STATED TASK> Start at the line that has "Recreate this object" and stop at the line that has "named closed mesh.". Print those lines and all lines between them exactly, and nothing more.

MATERIAL SUPPLIED>
..............................

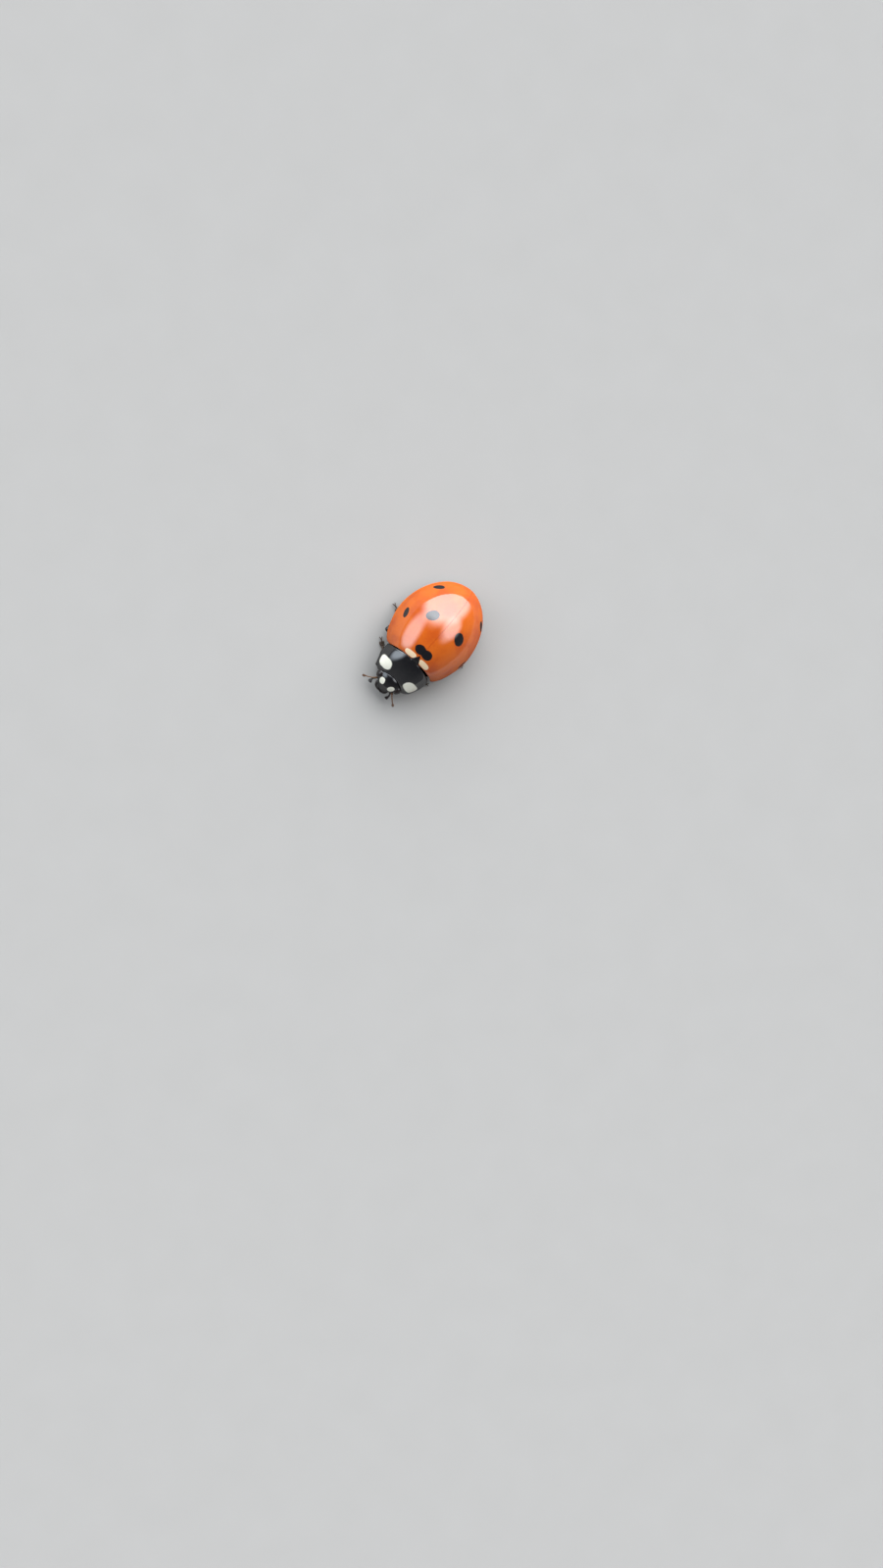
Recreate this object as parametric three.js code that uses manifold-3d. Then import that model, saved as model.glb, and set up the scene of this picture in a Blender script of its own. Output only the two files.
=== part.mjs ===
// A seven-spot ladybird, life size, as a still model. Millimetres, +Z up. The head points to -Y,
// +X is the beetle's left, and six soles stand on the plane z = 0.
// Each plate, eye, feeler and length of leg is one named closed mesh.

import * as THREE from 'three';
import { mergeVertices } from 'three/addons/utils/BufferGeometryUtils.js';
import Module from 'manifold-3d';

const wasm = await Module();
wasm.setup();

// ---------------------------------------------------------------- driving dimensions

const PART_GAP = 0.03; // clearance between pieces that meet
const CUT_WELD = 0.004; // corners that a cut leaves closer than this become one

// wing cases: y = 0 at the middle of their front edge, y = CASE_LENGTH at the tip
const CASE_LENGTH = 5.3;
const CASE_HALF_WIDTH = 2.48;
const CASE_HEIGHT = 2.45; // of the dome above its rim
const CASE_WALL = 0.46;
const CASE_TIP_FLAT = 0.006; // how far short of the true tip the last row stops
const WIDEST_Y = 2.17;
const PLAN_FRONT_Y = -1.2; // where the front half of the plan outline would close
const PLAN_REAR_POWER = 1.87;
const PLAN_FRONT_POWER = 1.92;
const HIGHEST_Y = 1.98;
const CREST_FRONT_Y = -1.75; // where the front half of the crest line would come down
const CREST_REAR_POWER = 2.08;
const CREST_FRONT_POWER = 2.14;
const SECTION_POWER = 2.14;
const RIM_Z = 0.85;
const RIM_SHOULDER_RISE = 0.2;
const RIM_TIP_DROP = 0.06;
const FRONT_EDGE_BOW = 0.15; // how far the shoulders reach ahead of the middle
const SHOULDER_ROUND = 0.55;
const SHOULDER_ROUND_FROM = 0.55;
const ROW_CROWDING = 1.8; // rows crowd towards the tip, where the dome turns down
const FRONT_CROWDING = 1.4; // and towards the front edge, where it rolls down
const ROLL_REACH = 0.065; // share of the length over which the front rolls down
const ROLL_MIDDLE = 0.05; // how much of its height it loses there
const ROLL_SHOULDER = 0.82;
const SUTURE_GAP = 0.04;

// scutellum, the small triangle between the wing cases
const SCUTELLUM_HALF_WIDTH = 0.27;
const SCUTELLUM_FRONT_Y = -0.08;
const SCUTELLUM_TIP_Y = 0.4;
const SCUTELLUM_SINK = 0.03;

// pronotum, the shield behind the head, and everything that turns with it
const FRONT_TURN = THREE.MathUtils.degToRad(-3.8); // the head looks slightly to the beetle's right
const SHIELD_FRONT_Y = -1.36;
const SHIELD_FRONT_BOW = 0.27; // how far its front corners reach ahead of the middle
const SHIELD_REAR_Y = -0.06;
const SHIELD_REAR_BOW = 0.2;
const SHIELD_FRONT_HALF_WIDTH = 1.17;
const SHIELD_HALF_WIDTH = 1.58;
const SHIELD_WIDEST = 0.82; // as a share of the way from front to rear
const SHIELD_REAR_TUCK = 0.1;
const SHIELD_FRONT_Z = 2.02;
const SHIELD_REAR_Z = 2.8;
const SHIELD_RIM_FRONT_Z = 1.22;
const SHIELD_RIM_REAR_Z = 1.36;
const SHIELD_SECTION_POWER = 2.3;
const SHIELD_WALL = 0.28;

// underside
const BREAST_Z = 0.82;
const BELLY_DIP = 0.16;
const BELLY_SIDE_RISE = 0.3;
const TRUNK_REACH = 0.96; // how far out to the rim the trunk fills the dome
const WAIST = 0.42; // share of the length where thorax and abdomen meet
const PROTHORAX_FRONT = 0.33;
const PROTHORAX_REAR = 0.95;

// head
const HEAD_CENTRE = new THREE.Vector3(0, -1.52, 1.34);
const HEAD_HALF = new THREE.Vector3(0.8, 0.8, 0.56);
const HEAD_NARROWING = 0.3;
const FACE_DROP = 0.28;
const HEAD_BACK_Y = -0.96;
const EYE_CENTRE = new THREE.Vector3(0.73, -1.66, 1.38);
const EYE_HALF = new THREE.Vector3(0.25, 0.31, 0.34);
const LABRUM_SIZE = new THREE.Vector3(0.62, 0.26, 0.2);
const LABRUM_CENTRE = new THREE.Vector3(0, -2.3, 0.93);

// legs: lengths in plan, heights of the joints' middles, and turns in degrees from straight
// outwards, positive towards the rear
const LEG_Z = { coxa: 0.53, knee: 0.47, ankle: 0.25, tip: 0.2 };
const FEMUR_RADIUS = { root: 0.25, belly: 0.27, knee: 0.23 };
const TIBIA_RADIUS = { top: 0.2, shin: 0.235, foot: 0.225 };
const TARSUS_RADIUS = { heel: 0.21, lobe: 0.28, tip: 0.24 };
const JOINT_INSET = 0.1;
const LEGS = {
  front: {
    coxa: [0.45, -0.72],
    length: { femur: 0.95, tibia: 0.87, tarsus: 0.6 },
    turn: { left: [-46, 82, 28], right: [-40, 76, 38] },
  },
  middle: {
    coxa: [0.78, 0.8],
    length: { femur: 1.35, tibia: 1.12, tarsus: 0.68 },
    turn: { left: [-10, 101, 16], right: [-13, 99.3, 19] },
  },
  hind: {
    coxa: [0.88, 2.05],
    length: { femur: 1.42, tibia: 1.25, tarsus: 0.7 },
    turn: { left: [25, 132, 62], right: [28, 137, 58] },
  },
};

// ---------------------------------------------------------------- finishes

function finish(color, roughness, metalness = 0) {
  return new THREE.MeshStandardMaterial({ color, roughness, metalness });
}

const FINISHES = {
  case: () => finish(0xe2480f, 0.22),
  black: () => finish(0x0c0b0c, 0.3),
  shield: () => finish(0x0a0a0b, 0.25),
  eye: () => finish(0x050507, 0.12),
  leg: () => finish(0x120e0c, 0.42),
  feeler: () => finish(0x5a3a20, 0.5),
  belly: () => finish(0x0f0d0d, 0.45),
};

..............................

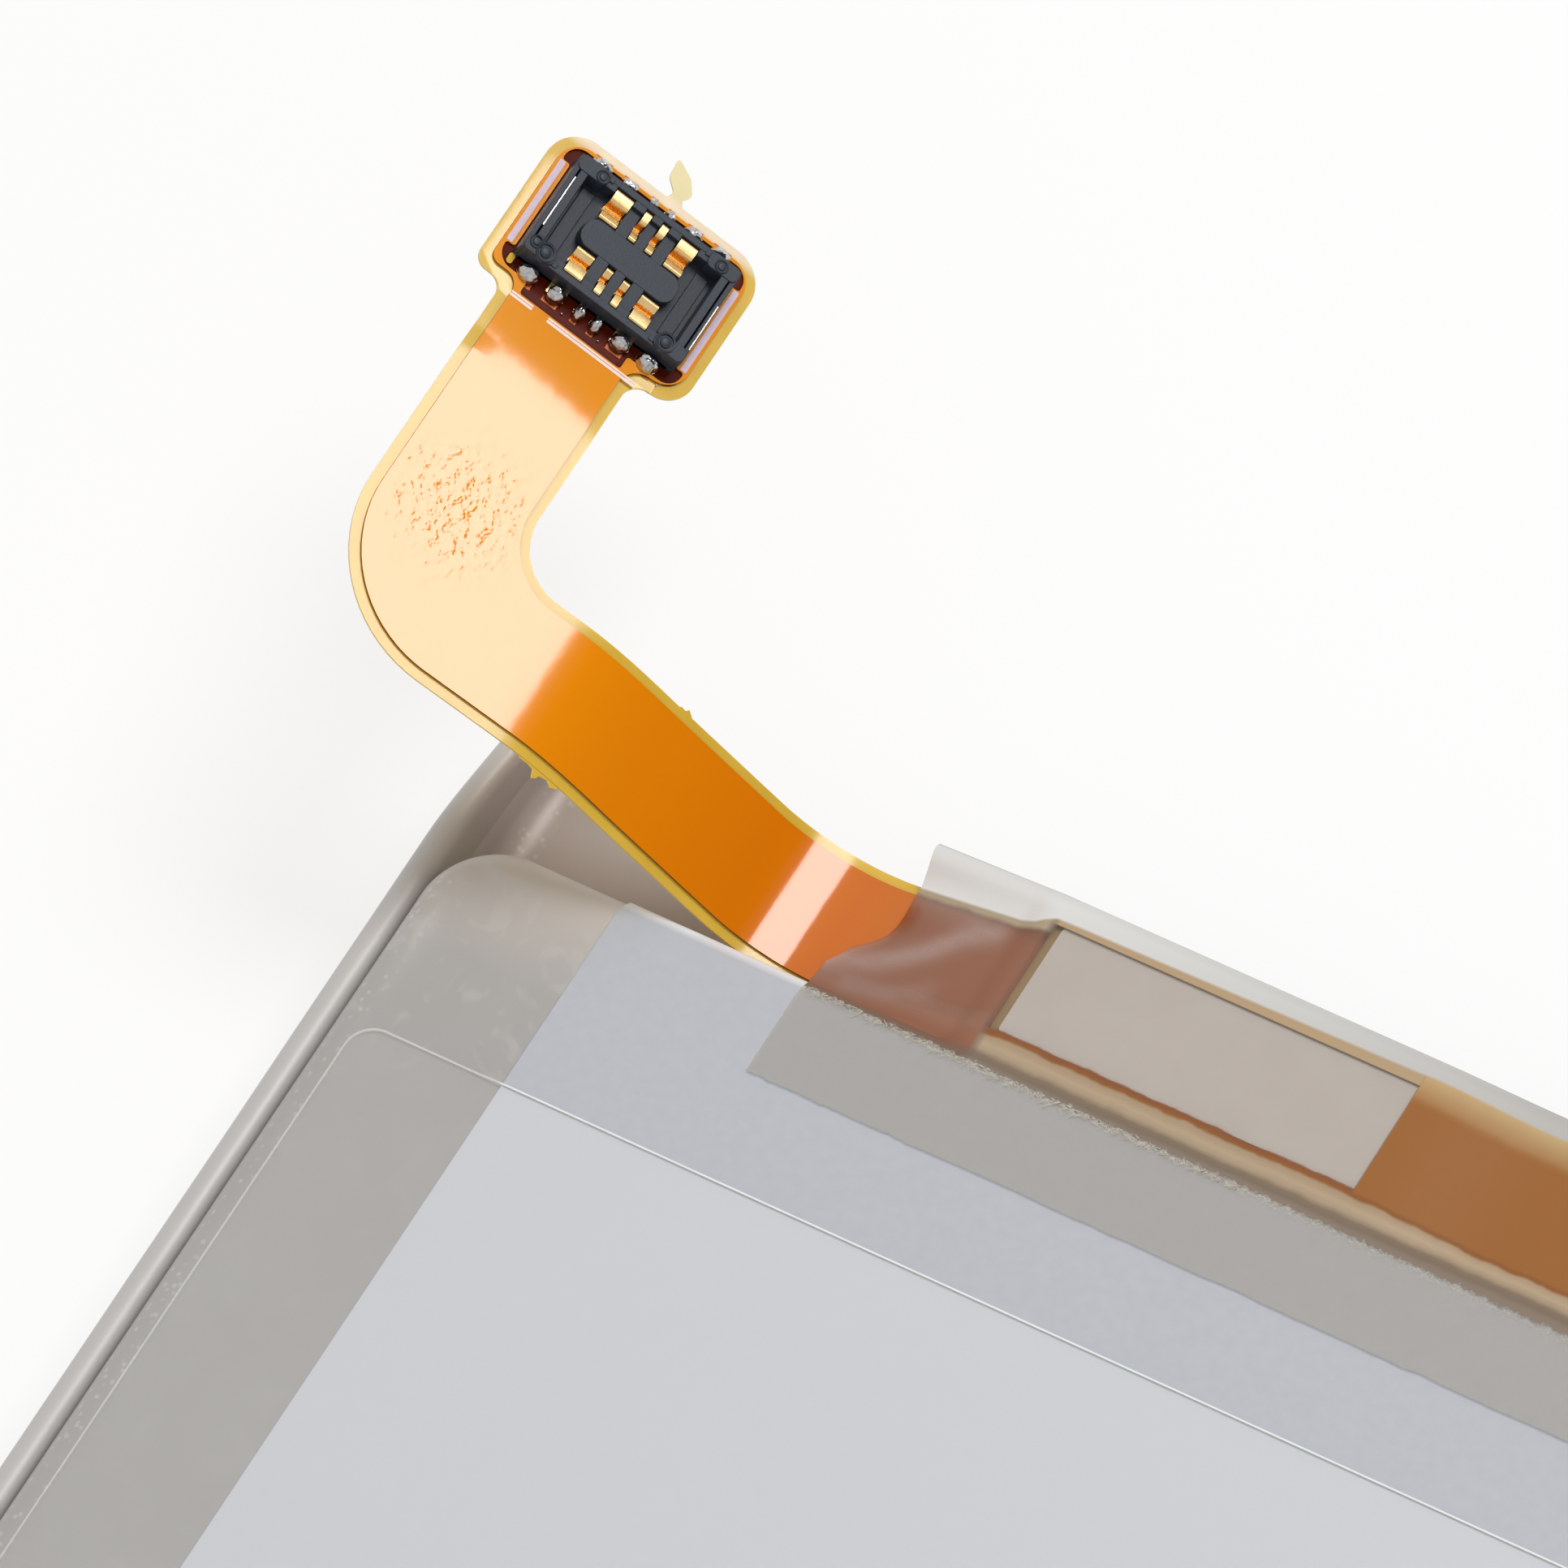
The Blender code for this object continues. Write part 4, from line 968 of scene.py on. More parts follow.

..............................

CORRECT RESPONSE>
Recreate this object as parametric three.js code that uses manifold-3d. Then import that model, saved as model.glb, and set up the scene of this picture in a Blender script of its own. Output only the two files.
=== part.mjs ===
// A seven-spot ladybird, life size, as a still model. Millimetres, +Z up. The head points to -Y,
// +X is the beetle's left, and six soles stand on the plane z = 0.
// Each plate, eye, feeler and length of leg is one named closed mesh.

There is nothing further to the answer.